A schedule that releases tokens to insiders (founders, early investors, employees) over time rather than all at once. Designed to align long-term incentives — but creates predictable "unlock" sell pressure.

Last updated April 30, 2026

How it works

When a project allocates tokens to its team and early investors, those tokens are typically locked in a smart contract and released according to a published schedule. Common patterns:

  • Cliff — no tokens for a fixed period (often 1 year), then a chunk unlocks at once.
  • Linear vesting — tokens unlock continuously after the cliff over a multi-year period.
  • Quarterly cliffs — chunks unlock every 3 months.
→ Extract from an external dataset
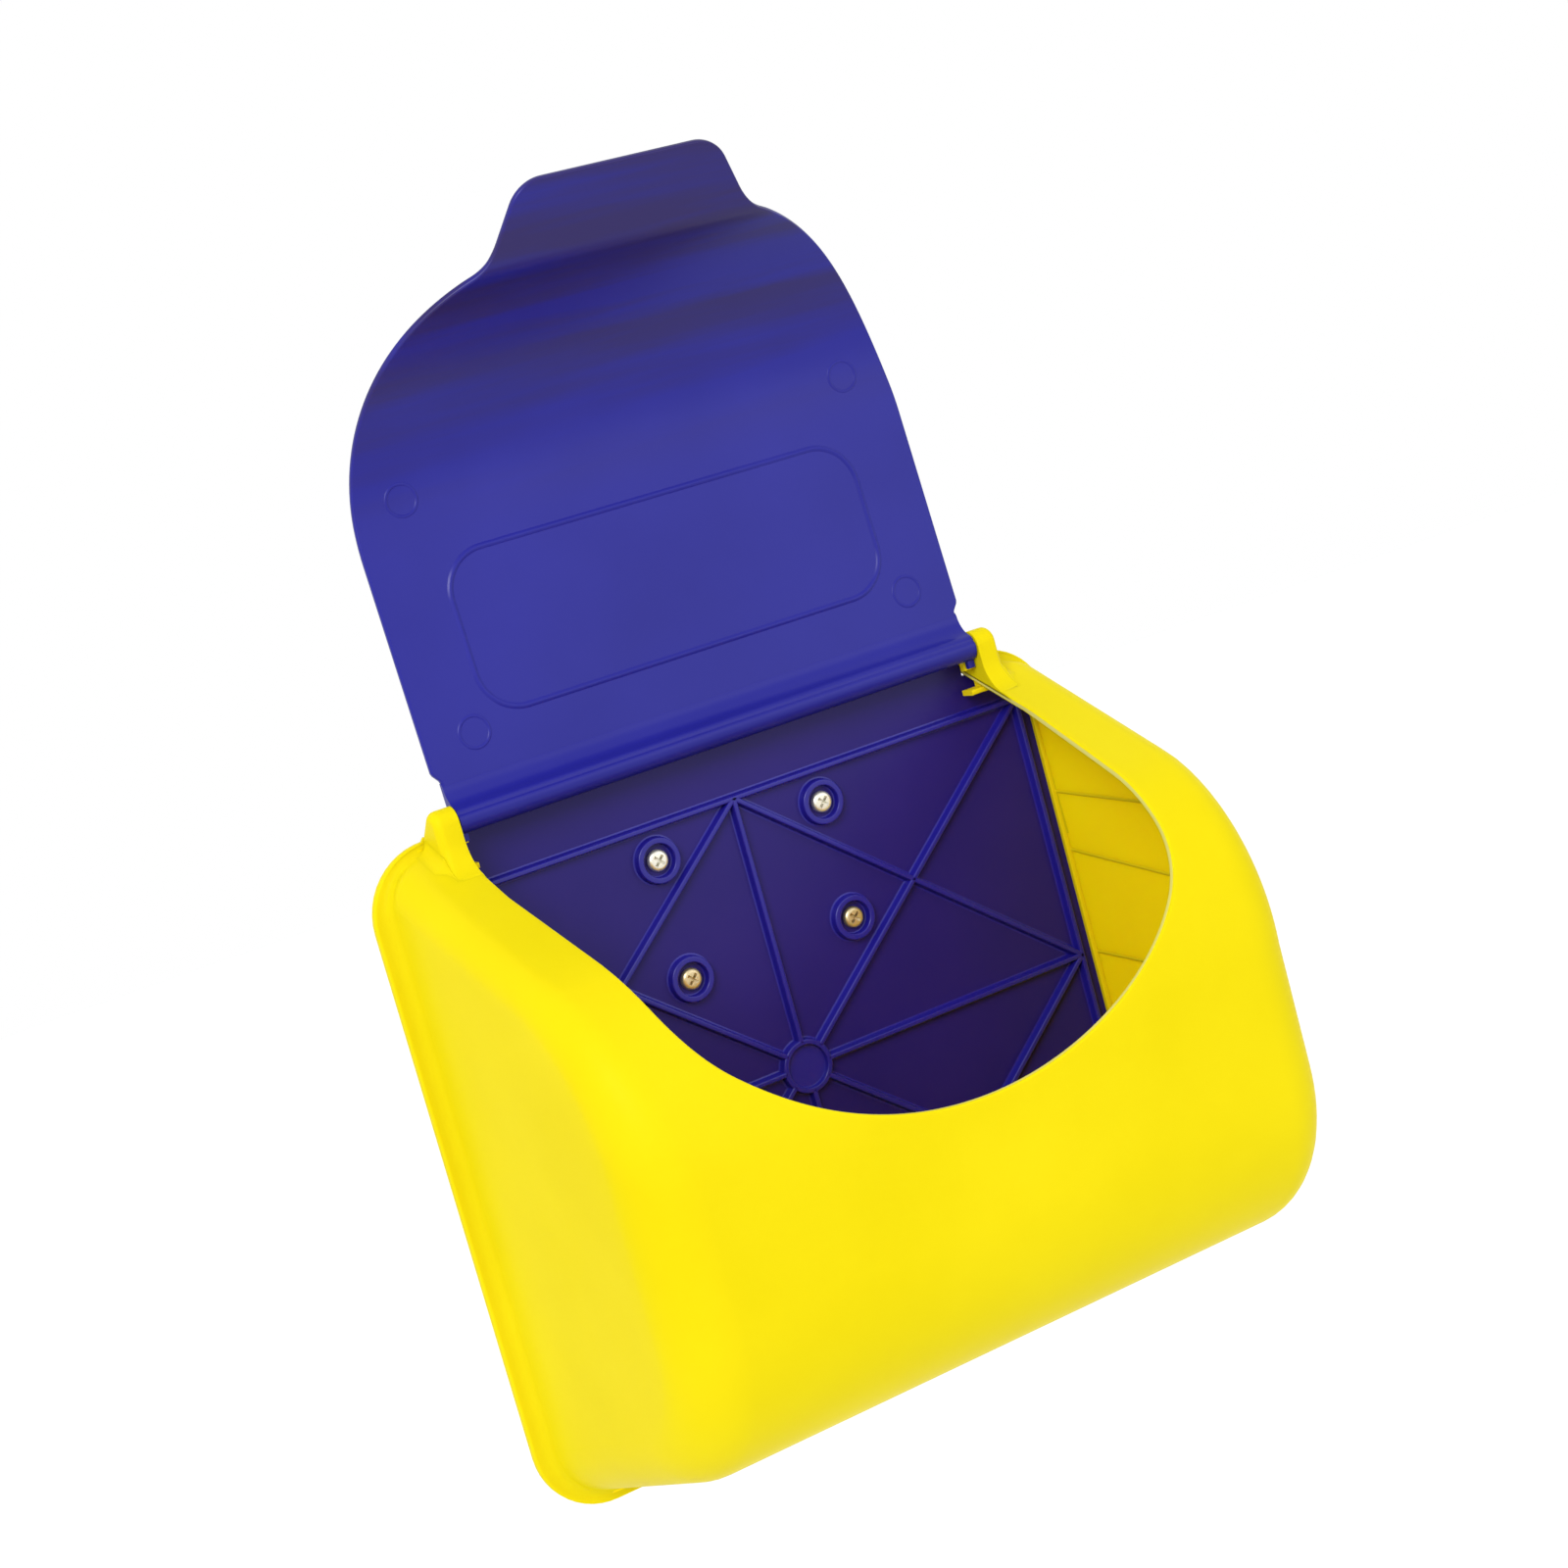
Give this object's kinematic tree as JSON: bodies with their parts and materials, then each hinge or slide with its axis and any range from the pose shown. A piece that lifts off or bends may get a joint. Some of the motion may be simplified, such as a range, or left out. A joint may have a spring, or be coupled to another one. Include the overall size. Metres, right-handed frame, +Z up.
{
  "type": "bait station",
  "caption": "Wall-hung bait station: tapered hood with a scooped mouth, ribbed back plate with pan-head wall screws, and a curled lid that swings up on stub pins.",
  "frame": {"origin": "centre of the four wall screws, on the wall plane", "axes": "+X right and +Z up as the station hangs, +Y into the wall, so the mouth faces -Y"},
  "size_m": [0.253, 0.148, 0.4025],
  "materials": {
    "hood_plastic": "satin moulded polypropylene, bright yellow",
    "plate_plastic": "satin moulded polypropylene, dark violet blue",
    "lid_plastic": "satin moulded polypropylene, royal blue",
    "zinc_screw": "bright zinc plated steel",
    "yellow_zinc_screw": "yellow zinc plated steel"
  },
  "bodies": {
    "station": {"front_shell": "hood_plastic", "back_plate": "plate_plastic", "upper_screws": "zinc_screw", "lower_screws": "yellow_zinc_screw"},
    "lid": {"lid": "lid_plastic"}
  },
  "joints": [
    {"name": "lid_hinge", "type": "hinge", "parent": "station", "child": "lid", "pos_m": [0, -0.012, 0.054], "axis": [1, 0, 0], "range_deg": [0, 124]}
  ]
}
Total schedule lengths range from 1 year (aggressive, retail-unfriendly) to 4+ years (closer to startup norms). Public token sale buyers usually get fully-liquid tokens at launch; insiders are locked.

Example

A typical Series A token allocation:

  • 100M tokens total supply
  • 20M (20%) to investors, 4-year vesting with 1-year cliff, then linear
  • 25M (25%) to team, 4-year vesting with 1-year cliff, then linear
  • 30M (30%) to community/airdrops/treasury, various schedules
  • 25M (25%) to public sale, fully liquid at TGE

For 12 months after launch, only 25M+the community-released portion is circulating. At month 13, the cliff hits and ~12M+ insider tokens unlock. The sell pressure from holders who've waited a year to be liquid often dominates price action that month.

Trackers like Token Unlocks publish schedules so traders can plan around large upcoming unlocks (sell into strength before, buy back during the post-unlock dip).

Why it matters

Vesting schedules drive predictable supply pressure:

  • Cliff unlocks tank prices. A 12-month cliff release that adds 20%+ to circulating supply rarely doesn't move the chart down. Traders short into known unlocks.
  • FDV vs market cap divergence. A token with 10% of supply circulating has a market cap that's 1/10th its fully-diluted valuation. Public buyers of the float are the bag-holders if FDV → MC convergence happens via dilution.
  • Long vesting = good signal (usually). A 4-year team vest with a 1-year cliff says the team is in this for the long haul. A 6-month full unlock for everyone says it's a cash grab.
  • Ecosystem/foundation tokens are dilutive too. "Locked in foundation treasury" tokens still come to market eventually as ecosystem grants, partnerships, etc.

Before buying any token, look at:

  1. Circulating supply / total supply ratio. Below 30% means most supply is yet to come.
  2. Upcoming unlock schedule. Are the next 6 months chunky?
  3. Insider concentration. Does the team + investors collectively hold >50%?

Tokenomics is half of every crypto investment thesis — sometimes more important than the product itself.